Brian Wilhelm’s research team uses the latest high-throughput technologies, such as next-generation DNA sequencing (e.g., RNA-seq, Cut-and-Run, ATAC-seq), and genome-wide CRISPR chemogenomic screens to elucidate the connections between transcriptional activity and the biology of pediatric leukemia.

Research theme

The ability to systematically sequence the entire genomes of cancer patients or to conduct high-resolution genome-wide association studies holds enormous potential for helping to elucidate the mechanisms underlying these diseases.

More specifically, Brian Wilhelm and his team use functional genomics approaches to study the genetic underpinnings of pediatric leukemia in order to understand how the disease arises and progresses.

The data generated by these approaches are then used to understand the basic mechanisms of transcriptional regulation, and in particular, dysregulation in the context of cancer.
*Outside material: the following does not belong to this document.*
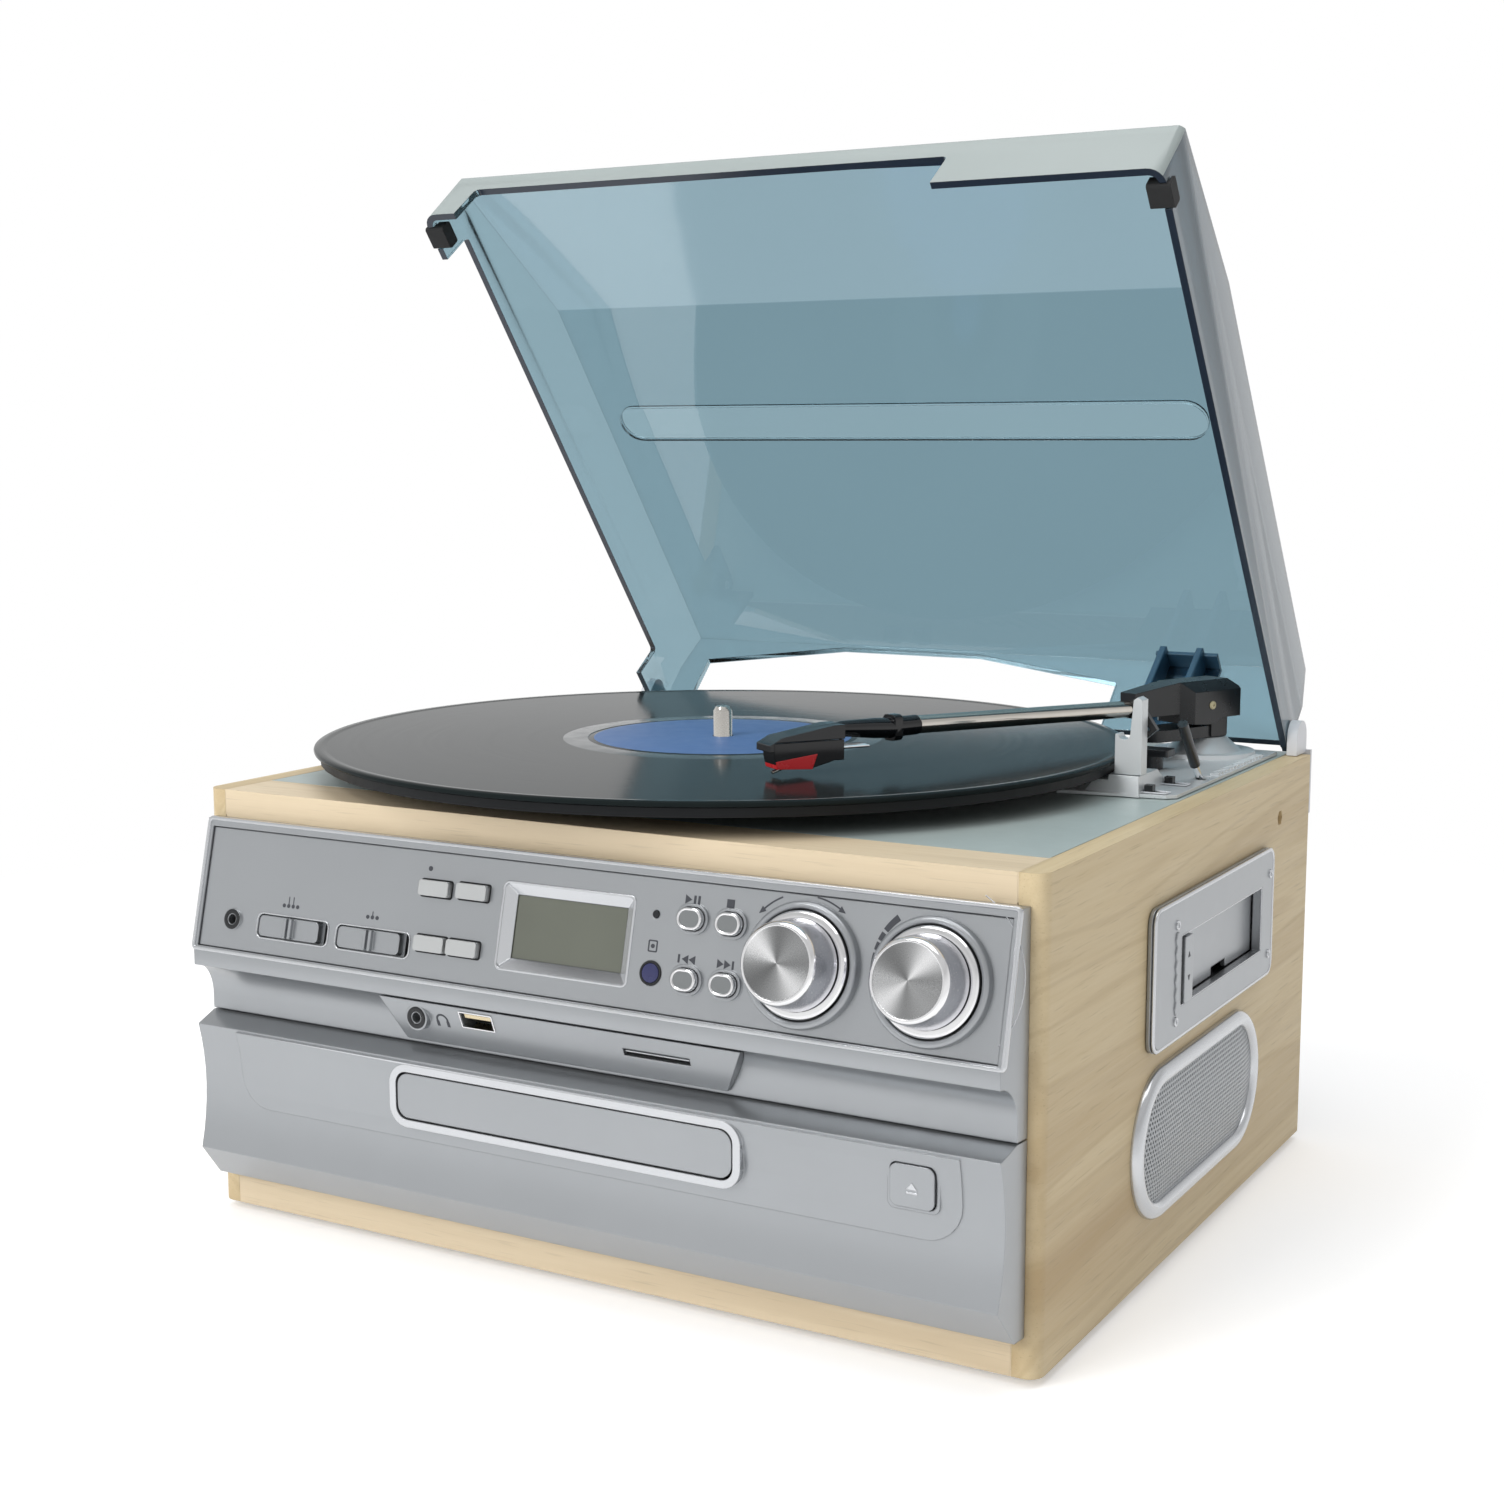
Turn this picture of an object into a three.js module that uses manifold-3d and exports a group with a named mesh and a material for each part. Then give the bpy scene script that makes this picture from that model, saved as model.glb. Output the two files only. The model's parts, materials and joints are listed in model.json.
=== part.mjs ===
import * as THREE from 'three';
import { mergeVertices } from 'three/addons/utils/BufferGeometryUtils.js';
import Module from 'manifold-3d';

// An all-in-one record player with its smoked cover open and its arm on the record, in millimetres.
// X runs to the right, Y to the back and Z up. Heights count from the underside of the cabinet,
// and the whole group is lifted by the height of the feet.

const wasm = await Module();
wasm.setup();

// Common clearances and facet counts
const gap = 0.3;
const over = 1;
const fine = 64;
const round = 24;
const small = 16;
const tiny = 8;
const bend = 5;
const corner = 3;
const facet = 1;
const deg = Math.PI / 180;

// Cabinet
const cab = { width: 320, depth: 270, height: 152, side: 8.5, edge: 5, bottom: 9, back: 3 };
const halfW = cab.width / 2;
const frontY = -cab.depth / 2;
const backY = cab.depth / 2;
const innerX = halfW - cab.side;
const rail = { depth: 23.5, height: 10.5 };
const foot = { height: 3, r: 10, insetX: 26, insetY: 30 };
const plug = { y: 96, z: 133, r: 3, depth: 2 };

// Deck and the raised plate of the arm
const deck = { thick: 3.5, overhang: 3.6 };
const plate = { thick: 1.5, x0: 109, x1: 149.5, y0: -1, y1: 126, cornerR: 3, slope: 6 };
const wedge = { x0: 117, x1: 137.6, y0: 2.6, y1: 34, top: 159.4, inset: 1.8, lean: 5, clear: 1.2 };
const ribs = { x: 148.6, y0: 57, y1: 110, count: 15, w: 1.6, h: 0.9, len: 3.4 };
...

This new knowledge, combined with chemogenomic screening, aims to enable the development of new small-molecule-based therapies or immunotherapies for cancer.

Research objectives

Research conducted in Brian Wilhelm’s laboratory has led to the discovery of new genes that are consistently expressed in leukemic cells but not in normal blood cells. By further studying this small group of genes, the researchers are focusing their efforts on developing more effective treatments to improve survival rates for children with acute myeloid leukemia (AML).

Professor Wilhelm and his colleagues have also developed an in vivo experimental system capable of generating leukemias from umbilical cord blood samples using the same mutations found in patients. The sequencing and epigenetic data generated from these models help shed light on the molecular mechanisms underlying this disease.

In collaboration with the laboratories of Frédéric Barabé (Université Laval) and Sonia Cellot (Hôpital Saint-Justine), Brian Wilhelm and his team conducted large-scale pharmacological screens to identify new molecules capable of blocking the growth of leukemic cells while preserving normal hematopoietic stem cells. Many of these new molecules are currently undergoing characterization studies aimed at understanding their mechanism of action and validating their potential as targeted therapies.